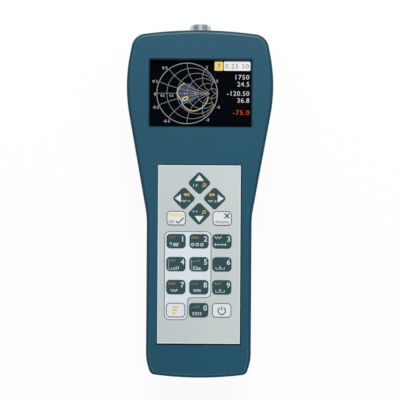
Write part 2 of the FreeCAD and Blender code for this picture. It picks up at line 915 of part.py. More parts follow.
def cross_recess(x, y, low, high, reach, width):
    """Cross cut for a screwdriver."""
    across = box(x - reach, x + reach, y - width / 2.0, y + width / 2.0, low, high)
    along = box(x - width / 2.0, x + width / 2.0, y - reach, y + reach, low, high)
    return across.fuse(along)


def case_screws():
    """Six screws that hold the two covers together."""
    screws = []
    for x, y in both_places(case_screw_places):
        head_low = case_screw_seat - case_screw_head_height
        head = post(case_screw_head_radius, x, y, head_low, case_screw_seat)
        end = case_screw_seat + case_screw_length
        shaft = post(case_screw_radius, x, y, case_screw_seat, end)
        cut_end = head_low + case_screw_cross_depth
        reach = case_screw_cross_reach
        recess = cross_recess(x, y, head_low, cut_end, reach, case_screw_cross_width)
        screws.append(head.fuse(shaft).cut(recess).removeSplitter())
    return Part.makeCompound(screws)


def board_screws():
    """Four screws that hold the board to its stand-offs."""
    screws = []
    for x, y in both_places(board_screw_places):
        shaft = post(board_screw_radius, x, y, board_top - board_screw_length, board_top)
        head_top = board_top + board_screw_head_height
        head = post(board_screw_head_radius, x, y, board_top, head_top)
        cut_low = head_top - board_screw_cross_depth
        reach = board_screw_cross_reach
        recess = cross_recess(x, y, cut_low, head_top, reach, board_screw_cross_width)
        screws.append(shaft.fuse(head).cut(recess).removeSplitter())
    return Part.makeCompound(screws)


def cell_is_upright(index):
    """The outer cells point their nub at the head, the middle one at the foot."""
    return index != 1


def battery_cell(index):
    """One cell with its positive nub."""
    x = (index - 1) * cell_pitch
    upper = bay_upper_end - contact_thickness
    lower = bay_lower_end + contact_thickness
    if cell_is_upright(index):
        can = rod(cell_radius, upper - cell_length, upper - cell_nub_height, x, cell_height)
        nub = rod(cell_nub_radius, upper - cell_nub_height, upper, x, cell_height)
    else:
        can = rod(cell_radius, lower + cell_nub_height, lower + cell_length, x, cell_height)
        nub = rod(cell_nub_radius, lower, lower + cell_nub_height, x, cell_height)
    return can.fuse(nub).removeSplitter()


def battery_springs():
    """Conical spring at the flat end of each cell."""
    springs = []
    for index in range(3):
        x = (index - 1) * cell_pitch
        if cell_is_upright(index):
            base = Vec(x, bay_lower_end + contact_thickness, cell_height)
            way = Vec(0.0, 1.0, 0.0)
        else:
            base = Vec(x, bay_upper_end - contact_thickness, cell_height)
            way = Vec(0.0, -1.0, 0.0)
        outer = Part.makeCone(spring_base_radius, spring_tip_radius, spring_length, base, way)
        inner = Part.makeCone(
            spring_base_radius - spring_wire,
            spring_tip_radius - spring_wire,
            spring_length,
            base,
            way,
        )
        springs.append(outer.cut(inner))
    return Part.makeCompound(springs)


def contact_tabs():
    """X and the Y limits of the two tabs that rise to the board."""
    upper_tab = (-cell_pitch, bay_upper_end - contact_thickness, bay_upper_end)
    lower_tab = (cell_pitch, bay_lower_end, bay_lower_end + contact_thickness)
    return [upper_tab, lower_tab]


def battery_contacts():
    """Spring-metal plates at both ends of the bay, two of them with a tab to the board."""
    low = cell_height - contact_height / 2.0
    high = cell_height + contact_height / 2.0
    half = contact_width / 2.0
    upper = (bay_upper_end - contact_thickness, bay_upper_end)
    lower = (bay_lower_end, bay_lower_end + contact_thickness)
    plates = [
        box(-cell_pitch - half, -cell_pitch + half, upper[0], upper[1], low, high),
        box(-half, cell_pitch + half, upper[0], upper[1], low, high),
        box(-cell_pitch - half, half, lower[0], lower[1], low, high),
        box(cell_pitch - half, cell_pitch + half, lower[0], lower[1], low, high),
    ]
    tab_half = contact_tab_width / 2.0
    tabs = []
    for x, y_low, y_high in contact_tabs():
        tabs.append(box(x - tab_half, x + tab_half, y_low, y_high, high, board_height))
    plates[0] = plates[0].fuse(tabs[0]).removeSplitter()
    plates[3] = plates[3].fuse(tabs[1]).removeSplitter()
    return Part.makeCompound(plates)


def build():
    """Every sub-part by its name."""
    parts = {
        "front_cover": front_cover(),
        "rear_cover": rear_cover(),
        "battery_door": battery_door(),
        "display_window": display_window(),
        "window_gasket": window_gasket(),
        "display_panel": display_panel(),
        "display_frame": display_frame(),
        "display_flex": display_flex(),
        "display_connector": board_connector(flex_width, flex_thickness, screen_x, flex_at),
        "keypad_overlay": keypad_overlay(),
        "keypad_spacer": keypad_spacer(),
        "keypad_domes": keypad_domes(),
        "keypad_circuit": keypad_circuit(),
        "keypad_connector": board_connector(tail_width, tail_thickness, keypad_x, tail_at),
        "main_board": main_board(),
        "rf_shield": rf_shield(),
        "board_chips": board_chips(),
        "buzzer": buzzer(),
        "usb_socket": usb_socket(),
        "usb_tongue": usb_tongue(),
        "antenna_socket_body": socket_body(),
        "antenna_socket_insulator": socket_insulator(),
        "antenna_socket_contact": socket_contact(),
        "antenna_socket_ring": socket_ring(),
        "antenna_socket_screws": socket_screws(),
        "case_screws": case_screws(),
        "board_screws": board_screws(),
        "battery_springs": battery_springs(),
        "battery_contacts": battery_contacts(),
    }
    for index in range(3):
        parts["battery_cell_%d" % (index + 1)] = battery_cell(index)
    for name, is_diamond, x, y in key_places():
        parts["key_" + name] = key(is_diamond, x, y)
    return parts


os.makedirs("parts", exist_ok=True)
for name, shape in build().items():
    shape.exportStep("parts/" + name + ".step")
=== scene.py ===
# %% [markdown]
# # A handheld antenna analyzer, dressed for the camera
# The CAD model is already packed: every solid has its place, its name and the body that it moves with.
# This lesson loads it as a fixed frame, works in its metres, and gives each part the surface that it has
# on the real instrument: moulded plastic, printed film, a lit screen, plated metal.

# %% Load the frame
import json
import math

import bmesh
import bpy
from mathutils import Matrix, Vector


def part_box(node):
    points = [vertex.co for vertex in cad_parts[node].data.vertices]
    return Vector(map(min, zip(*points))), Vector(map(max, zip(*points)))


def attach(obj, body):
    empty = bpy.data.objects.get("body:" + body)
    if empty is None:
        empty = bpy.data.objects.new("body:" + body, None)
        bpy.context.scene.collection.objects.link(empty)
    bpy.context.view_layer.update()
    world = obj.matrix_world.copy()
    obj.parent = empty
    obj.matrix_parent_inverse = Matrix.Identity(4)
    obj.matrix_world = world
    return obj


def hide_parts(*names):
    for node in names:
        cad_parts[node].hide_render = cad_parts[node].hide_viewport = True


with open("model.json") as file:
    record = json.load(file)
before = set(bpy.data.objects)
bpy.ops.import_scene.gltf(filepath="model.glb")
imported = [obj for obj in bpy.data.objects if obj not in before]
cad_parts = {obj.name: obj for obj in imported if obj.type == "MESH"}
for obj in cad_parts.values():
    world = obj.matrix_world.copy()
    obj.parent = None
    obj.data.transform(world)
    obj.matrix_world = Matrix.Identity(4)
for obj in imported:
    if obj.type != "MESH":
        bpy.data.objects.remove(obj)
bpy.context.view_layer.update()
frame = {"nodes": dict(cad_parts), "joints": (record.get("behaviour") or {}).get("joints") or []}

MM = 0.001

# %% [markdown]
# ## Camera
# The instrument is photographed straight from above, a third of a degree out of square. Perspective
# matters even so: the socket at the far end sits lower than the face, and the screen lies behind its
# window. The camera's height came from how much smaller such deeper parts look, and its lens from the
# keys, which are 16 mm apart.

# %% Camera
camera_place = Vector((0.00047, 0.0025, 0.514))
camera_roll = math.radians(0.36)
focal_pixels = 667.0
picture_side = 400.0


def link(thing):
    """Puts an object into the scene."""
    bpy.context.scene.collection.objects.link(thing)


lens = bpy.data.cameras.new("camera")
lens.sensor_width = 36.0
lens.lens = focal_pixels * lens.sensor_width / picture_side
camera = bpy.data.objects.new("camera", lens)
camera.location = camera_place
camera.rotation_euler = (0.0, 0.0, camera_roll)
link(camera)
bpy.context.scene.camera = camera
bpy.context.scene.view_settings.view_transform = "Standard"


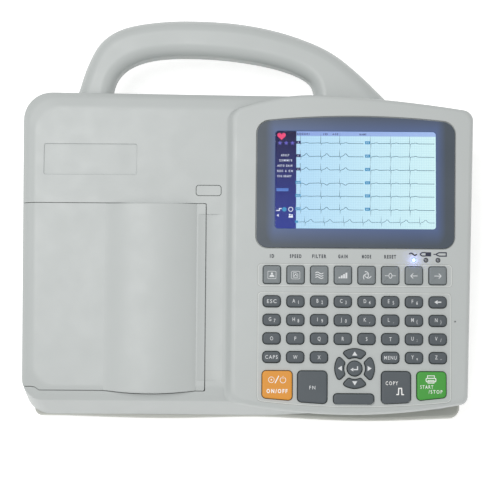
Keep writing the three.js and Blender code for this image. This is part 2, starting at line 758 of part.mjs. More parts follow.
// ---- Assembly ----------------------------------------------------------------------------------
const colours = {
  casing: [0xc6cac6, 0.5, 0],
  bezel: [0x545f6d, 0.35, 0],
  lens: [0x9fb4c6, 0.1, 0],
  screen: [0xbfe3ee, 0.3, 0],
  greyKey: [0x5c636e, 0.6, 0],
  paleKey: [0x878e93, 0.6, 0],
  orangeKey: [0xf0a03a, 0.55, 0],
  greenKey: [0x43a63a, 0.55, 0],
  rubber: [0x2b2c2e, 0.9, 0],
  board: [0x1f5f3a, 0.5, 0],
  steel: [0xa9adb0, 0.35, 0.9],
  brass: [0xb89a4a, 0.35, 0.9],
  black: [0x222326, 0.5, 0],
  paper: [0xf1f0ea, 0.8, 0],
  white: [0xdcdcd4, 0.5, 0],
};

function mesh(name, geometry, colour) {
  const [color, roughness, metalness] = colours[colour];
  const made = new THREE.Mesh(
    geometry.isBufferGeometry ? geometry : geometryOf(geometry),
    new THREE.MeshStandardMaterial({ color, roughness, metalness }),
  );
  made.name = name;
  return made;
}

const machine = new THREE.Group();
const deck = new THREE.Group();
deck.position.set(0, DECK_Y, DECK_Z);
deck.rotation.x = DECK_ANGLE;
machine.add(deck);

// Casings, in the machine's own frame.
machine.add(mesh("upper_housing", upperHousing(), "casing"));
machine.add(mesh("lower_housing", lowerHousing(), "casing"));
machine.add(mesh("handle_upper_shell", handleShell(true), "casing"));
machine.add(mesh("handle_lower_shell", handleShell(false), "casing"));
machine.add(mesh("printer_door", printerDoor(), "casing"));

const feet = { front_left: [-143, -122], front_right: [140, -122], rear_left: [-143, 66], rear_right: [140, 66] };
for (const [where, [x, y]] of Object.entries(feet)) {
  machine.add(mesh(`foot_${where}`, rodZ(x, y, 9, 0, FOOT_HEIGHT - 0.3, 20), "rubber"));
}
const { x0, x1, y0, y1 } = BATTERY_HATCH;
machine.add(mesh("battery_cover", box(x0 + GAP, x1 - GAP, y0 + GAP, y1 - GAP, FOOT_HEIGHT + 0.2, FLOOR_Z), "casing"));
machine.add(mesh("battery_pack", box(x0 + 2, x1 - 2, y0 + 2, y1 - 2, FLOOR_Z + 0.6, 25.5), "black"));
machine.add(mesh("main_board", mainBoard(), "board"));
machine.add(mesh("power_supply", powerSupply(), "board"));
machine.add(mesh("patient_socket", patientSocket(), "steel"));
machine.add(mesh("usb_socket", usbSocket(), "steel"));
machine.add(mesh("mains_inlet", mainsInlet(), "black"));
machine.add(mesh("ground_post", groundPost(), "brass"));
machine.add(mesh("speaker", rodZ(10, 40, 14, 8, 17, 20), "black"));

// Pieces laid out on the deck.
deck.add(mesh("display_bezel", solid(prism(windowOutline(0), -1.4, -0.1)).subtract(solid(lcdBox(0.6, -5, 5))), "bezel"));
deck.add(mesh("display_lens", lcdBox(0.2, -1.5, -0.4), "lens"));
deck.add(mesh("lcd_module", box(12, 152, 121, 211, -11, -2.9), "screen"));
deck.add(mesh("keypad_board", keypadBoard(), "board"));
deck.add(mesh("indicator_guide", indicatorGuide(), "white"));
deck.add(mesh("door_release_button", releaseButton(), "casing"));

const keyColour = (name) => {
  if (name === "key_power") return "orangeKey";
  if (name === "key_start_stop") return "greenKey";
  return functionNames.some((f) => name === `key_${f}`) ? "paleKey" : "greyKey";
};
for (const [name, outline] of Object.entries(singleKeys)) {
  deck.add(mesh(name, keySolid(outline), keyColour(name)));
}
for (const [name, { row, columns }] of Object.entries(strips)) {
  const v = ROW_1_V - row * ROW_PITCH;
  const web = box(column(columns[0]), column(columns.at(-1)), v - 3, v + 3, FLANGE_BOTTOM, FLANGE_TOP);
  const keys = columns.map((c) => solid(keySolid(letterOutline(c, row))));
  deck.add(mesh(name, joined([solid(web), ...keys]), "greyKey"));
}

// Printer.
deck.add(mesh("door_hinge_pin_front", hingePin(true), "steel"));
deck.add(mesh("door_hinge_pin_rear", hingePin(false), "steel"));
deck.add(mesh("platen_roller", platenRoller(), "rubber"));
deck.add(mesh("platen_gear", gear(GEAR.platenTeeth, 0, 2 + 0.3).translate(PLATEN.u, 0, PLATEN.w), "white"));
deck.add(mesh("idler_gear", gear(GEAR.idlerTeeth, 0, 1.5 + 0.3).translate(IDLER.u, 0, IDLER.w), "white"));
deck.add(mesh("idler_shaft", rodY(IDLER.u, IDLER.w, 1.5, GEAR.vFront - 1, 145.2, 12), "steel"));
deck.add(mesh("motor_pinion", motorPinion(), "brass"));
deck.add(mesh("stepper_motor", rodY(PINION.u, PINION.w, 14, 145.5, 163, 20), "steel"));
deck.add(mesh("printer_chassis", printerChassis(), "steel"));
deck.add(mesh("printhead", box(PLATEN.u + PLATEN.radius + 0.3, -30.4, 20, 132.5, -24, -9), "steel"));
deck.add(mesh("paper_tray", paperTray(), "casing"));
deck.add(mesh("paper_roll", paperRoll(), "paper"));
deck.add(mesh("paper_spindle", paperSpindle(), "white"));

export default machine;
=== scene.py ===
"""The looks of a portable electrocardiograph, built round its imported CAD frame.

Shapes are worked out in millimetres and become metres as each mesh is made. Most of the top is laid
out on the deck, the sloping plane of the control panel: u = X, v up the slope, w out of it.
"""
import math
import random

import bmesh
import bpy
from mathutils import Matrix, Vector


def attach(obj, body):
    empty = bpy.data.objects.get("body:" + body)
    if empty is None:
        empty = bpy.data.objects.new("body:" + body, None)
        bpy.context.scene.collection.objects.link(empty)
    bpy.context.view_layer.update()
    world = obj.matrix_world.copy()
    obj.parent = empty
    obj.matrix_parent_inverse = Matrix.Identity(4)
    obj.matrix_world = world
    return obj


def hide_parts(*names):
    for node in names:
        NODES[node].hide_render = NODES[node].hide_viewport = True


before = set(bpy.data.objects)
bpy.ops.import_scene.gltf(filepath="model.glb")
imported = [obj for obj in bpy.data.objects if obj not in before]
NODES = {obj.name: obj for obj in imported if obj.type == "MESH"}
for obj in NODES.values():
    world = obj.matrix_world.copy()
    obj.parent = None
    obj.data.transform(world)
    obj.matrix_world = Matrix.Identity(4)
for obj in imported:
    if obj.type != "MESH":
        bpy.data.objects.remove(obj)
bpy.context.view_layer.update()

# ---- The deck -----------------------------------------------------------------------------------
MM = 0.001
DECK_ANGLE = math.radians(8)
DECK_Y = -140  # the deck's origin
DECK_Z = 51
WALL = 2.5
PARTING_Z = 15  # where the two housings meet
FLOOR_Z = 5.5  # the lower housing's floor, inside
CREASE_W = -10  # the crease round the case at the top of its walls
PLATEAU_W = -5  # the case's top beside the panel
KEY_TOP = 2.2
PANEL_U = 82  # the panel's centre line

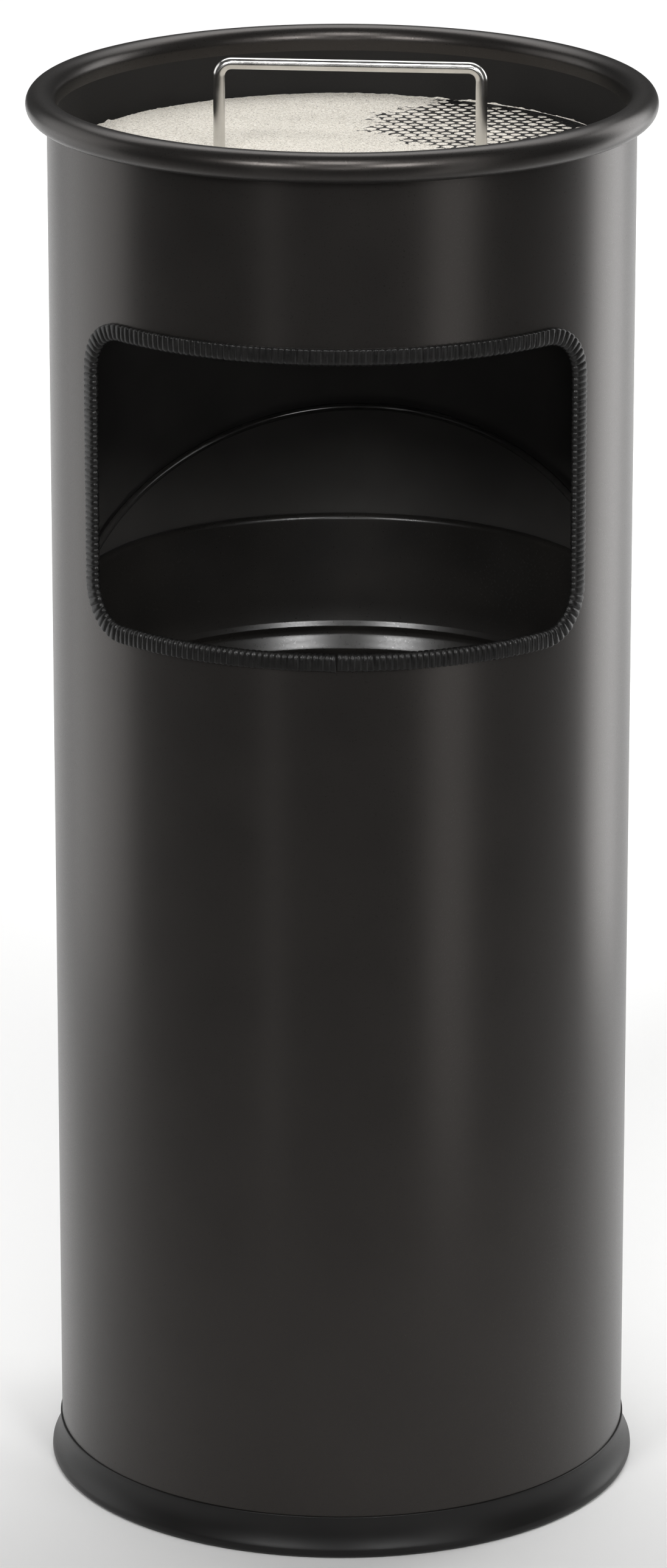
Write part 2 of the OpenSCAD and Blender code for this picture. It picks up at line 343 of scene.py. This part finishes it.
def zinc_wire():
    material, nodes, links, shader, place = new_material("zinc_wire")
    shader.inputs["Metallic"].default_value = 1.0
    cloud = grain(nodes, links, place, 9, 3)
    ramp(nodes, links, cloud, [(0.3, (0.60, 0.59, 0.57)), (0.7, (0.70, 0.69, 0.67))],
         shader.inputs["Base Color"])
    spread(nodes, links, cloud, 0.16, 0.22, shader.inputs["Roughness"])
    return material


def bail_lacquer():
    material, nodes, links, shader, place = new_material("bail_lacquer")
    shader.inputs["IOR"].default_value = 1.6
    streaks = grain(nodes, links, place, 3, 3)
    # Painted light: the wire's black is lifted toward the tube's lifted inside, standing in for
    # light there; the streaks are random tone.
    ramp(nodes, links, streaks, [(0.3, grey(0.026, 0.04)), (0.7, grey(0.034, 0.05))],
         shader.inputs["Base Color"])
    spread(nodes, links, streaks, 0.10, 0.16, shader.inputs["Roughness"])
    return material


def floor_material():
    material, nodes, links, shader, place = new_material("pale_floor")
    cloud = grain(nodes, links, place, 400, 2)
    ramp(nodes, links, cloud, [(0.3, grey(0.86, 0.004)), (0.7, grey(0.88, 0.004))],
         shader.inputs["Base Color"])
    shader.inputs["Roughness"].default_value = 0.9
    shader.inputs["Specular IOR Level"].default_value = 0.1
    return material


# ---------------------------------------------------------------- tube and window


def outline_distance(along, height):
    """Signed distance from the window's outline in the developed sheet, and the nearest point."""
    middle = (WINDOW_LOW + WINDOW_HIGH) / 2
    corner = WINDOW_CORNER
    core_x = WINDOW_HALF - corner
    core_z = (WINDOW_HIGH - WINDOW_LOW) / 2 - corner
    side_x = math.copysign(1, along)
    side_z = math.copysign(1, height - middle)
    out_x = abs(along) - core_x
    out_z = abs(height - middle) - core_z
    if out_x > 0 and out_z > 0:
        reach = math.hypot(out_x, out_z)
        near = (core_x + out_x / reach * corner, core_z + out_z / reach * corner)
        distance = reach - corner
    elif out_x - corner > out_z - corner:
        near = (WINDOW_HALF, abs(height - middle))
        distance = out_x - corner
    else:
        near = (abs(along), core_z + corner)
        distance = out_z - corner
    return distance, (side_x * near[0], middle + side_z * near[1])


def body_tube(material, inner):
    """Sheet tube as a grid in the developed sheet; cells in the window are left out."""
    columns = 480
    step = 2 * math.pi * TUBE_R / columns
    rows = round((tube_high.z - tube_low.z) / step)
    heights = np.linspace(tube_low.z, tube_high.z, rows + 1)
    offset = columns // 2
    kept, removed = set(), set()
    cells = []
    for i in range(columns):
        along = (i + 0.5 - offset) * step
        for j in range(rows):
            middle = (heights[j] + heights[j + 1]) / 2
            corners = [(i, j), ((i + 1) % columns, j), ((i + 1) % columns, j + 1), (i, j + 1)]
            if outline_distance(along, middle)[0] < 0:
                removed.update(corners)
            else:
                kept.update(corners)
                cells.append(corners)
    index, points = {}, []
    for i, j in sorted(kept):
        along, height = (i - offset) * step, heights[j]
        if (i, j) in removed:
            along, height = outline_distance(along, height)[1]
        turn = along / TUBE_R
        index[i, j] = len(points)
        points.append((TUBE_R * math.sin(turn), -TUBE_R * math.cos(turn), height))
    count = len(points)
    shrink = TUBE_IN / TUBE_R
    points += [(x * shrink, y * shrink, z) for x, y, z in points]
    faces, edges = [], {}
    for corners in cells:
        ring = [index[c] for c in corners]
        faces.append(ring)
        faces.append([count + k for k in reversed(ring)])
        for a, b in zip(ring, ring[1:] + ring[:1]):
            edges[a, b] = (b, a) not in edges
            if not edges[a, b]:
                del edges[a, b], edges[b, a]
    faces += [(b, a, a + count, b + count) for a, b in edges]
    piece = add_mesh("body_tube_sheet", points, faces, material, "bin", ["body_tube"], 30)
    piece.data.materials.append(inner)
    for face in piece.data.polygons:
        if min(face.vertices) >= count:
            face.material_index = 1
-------
OBJECTIVE ▸ Which lines of the material contain the string "model"? List each of them.

SOLUTION FOR THIS EXERCISE ▸
# The CAD model is already packed: every solid has its place, its name and the body that it moves with.
with open("model.json") as file:
bpy.ops.import_scene.gltf(filepath="model.glb")
bpy.ops.import_scene.gltf(filepath="model.glb")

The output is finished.